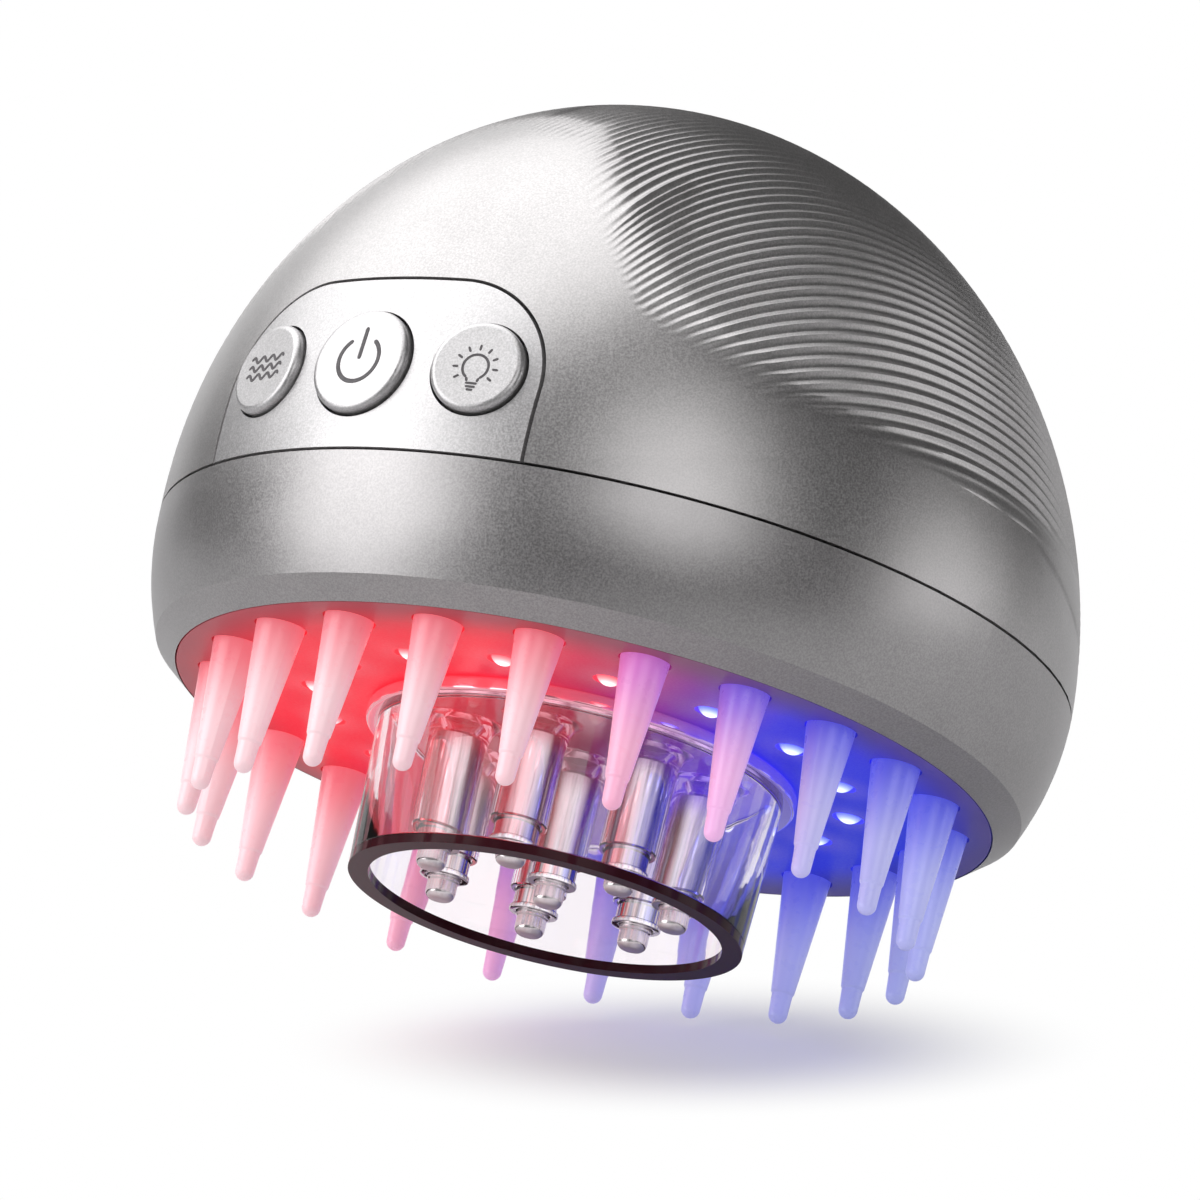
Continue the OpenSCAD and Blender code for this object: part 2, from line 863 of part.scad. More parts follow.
module nozzle_plate() {
    color("#e3e7ee", 0.35)
        difference() {
            union() {
                translate([0, 0, cup_top_z])
                    cylinder(r = carrier_r, h = flange_t, $fn = 96);
                translate([0, 0, plate_z - eps])
                    cylinder(r = spigot_r, h = spigot_len + eps, $fn = 96);
            }
            translate([0, 0, plate_z])
                cylinder(r = spigot_r - spigot_wall, h = spigot_len + eps, $fn = 96);
            translate([0, 0, seal_z])
                rotate_extrude($fn = 96)
                    translate([spigot_r - seal_slot_depth, 0])
                        square([2 * seal_slot_depth, seal_slot_w]);
            nozzle_bores();
        }
}

module nozzle_sleeves() {
    color("#e3e7ee", 0.35)
        difference() {
            at_nozzles() {
                translate([0, 0, sleeve_z])
                    cylinder(d = sleeve_d, h = cup_top_z - sleeve_z);
                translate([0, 0, cup_top_z - funnel_h])
                    cylinder(d1 = sleeve_d, r2 = funnel_r, h = funnel_h);
            }
            nozzle_bores();
        }
}

module cup_seal() {
    color("#2b2b2d")
        translate([0, 0, seal_z + seal_slot_w / 2])
            rotate_extrude($fn = 96)
                translate([spigot_r + spigot_gap - seal_gap - seal_d / 2, 0])
                    circle(d = seal_d, $fn = 24);
}

// Nozzle: a chrome tube with a collar, and a sprung tip held behind a guide in its foot
guide_len = 1.7;
inlet_d = 2;
tube_top_t = 0.8;
tube_bore_d = tube_d - 2 * tube_wall;
tip_head_d = tube_bore_d - 2 * tip_gap;
tip_head_t = 0.6;
tip_bore_d = nozzle_tip_d + 2 * tip_gap;
tip_head_z = collar_z + guide_len;
spring_z = tip_head_z + tip_head_t;
spring_top_z = tube_top_z - tube_top_t;
spring_gap = 0.15;
spring_d = tube_bore_d - spring_wire - 2 * spring_gap;

module nozzle_tubes() {
    color("#d8d8dc")
        at_nozzles()
            rotate_extrude()
                difference() {
                    union() {
                        translate([0, collar_z])
                            square([tube_d / 2, tube_len]);
                        translate([0, collar_z])
                            square([collar_d / 2, collar_t]);
                    }
                    translate([0, collar_z - eps])
                        square([tip_bore_d / 2, guide_len + 2 * eps]);
                    translate([0, tip_head_z])
                        square([tube_bore_d / 2, spring_top_z - tip_head_z]);
                    translate([0, spring_top_z - eps])
                        square([inlet_d / 2, tube_top_t + 2 * eps]);
                }
}

tip_round = 0.9;

module nozzle_tip(i) {
    r = nozzle_tip_d / 2;
    color("#e2e2e6")
        at_nozzle(i)
            rotate_extrude() {
                translate([0, tip_recess + tip_round])
                    square([r, tip_head_z - tip_recess - tip_round + eps]);
                translate([0, tip_recess])
                    square([r - tip_round, 2 * tip_round]);
                intersection() {
                    translate([r - tip_round, tip_recess + tip_round])
                        circle(r = tip_round);
                    translate([0, tip_recess])
                        square([r, tip_round + eps]);
                }
                translate([0, tip_head_z])
                    square([tip_head_d / 2, tip_head_t]);
            }
}

// A round wire swept up a helix, closed at both ends
coil_steps = 8;
wire_sides = 5;

module nozzle_spring(i) {
    rings = round(spring_turns * coil_steps);
    rise = spring_top_z - spring_z - spring_wire;
    points = [
        for (k = [0:rings])
            let (turn = k * 360 / coil_steps, mid_z = spring_z + (spring_wire + k * rise * 2 / rings) / 2)
                for (s = [0:wire_sides - 1])
                    let (
                        a = s * 360 / wire_sides,
                        reach = (spring_d + spring_wire * cos(a)) / 2
                    )
                        [reach * cos(turn), reach * sin(turn), mid_z + spring_wire / 2 * sin(a)]
    ];
    sides = [
        for (k = [0:rings - 1])
            for (s = [0:wire_sides - 1])
                let (t = (s + 1) % wire_sides, low = k * wire_sides, high = low + wire_sides)
                    each [[low + s, high + s, high + t], [low + s, high + t, low + t]]
    ];
    first = [for (s = [0:wire_sides - 1]) s];
    last = [for (s = [wire_sides - 1:-1:0]) rings * wire_sides + s];
    color("#b5b5ba")
        at_nozzle(i)
            polyhedron(points = points, faces = concat(sides, [first, last]));
}

// Serum tank: a drum over the spigot, with a neck that takes the applicator's seal
tank_z = light_board_z + board_t + fit;
tank_top_z = seam_z + tank_rise;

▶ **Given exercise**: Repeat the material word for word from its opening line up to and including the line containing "spring_d = tube_bore_d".

▶ **Response to the exercise**:
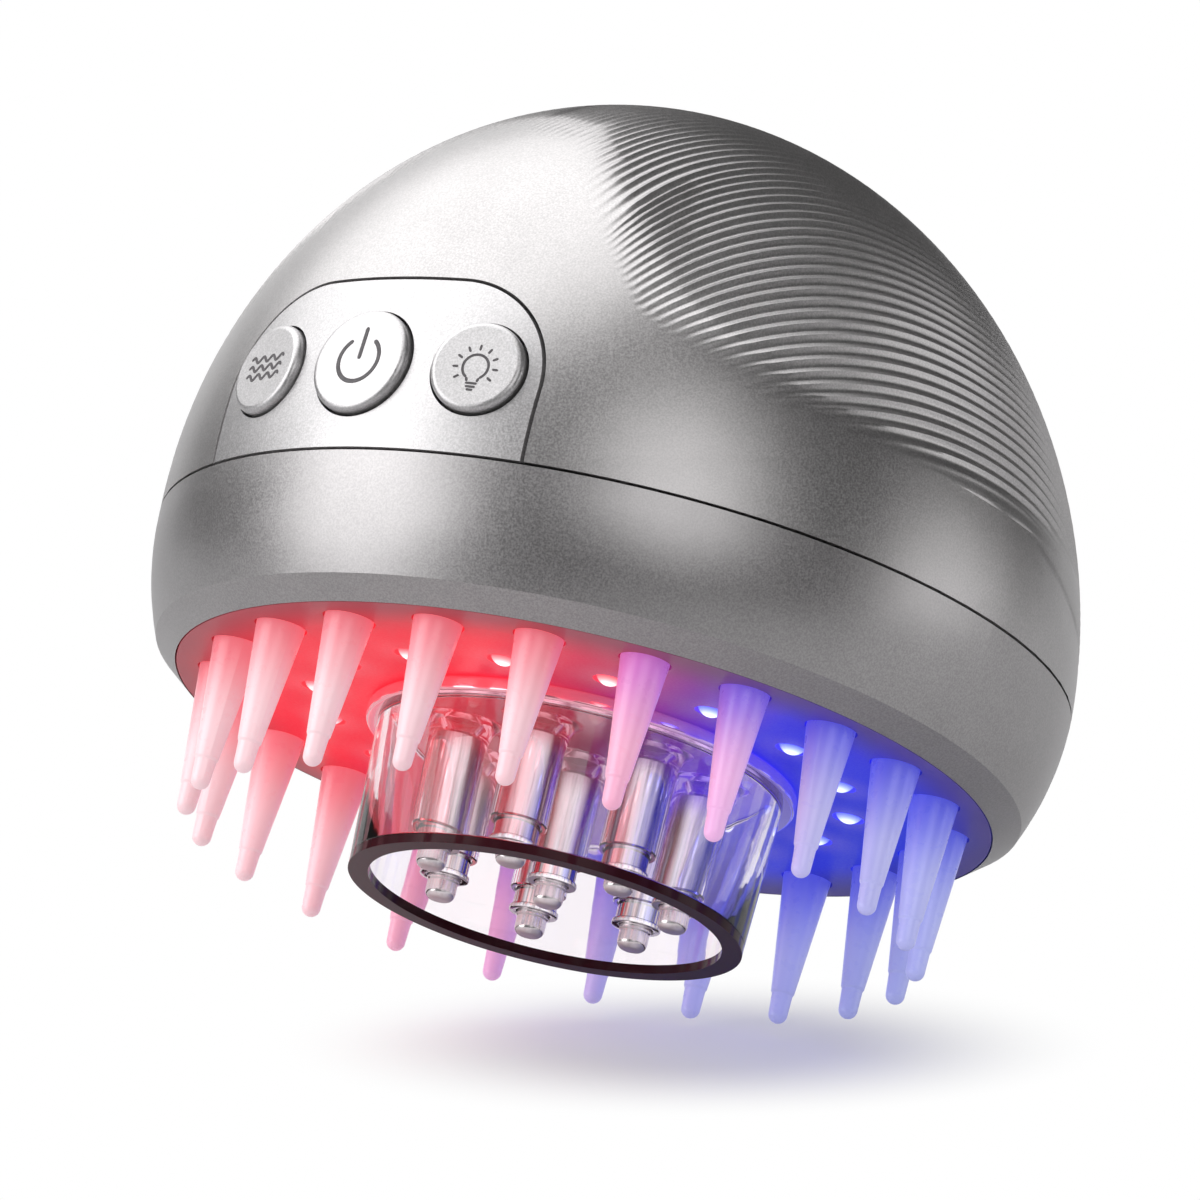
Continue the OpenSCAD and Blender code for this object: part 2, from line 863 of part.scad. More parts follow.
module nozzle_plate() {
    color("#e3e7ee", 0.35)
        difference() {
            union() {
                translate([0, 0, cup_top_z])
                    cylinder(r = carrier_r, h = flange_t, $fn = 96);
                translate([0, 0, plate_z - eps])
                    cylinder(r = spigot_r, h = spigot_len + eps, $fn = 96);
            }
            translate([0, 0, plate_z])
                cylinder(r = spigot_r - spigot_wall, h = spigot_len + eps, $fn = 96);
            translate([0, 0, seal_z])
                rotate_extrude($fn = 96)
                    translate([spigot_r - seal_slot_depth, 0])
                        square([2 * seal_slot_depth, seal_slot_w]);
            nozzle_bores();
        }
}

module nozzle_sleeves() {
    color("#e3e7ee", 0.35)
        difference() {
            at_nozzles() {
                translate([0, 0, sleeve_z])
                    cylinder(d = sleeve_d, h = cup_top_z - sleeve_z);
                translate([0, 0, cup_top_z - funnel_h])
                    cylinder(d1 = sleeve_d, r2 = funnel_r, h = funnel_h);
            }
            nozzle_bores();
        }
}

module cup_seal() {
    color("#2b2b2d")
        translate([0, 0, seal_z + seal_slot_w / 2])
            rotate_extrude($fn = 96)
                translate([spigot_r + spigot_gap - seal_gap - seal_d / 2, 0])
                    circle(d = seal_d, $fn = 24);
}

// Nozzle: a chrome tube with a collar, and a sprung tip held behind a guide in its foot
guide_len = 1.7;
inlet_d = 2;
tube_top_t = 0.8;
tube_bore_d = tube_d - 2 * tube_wall;
tip_head_d = tube_bore_d - 2 * tip_gap;
tip_head_t = 0.6;
tip_bore_d = nozzle_tip_d + 2 * tip_gap;
tip_head_z = collar_z + guide_len;
spring_z = tip_head_z + tip_head_t;
spring_top_z = tube_top_z - tube_top_t;
spring_gap = 0.15;
spring_d = tube_bore_d - spring_wire - 2 * spring_gap;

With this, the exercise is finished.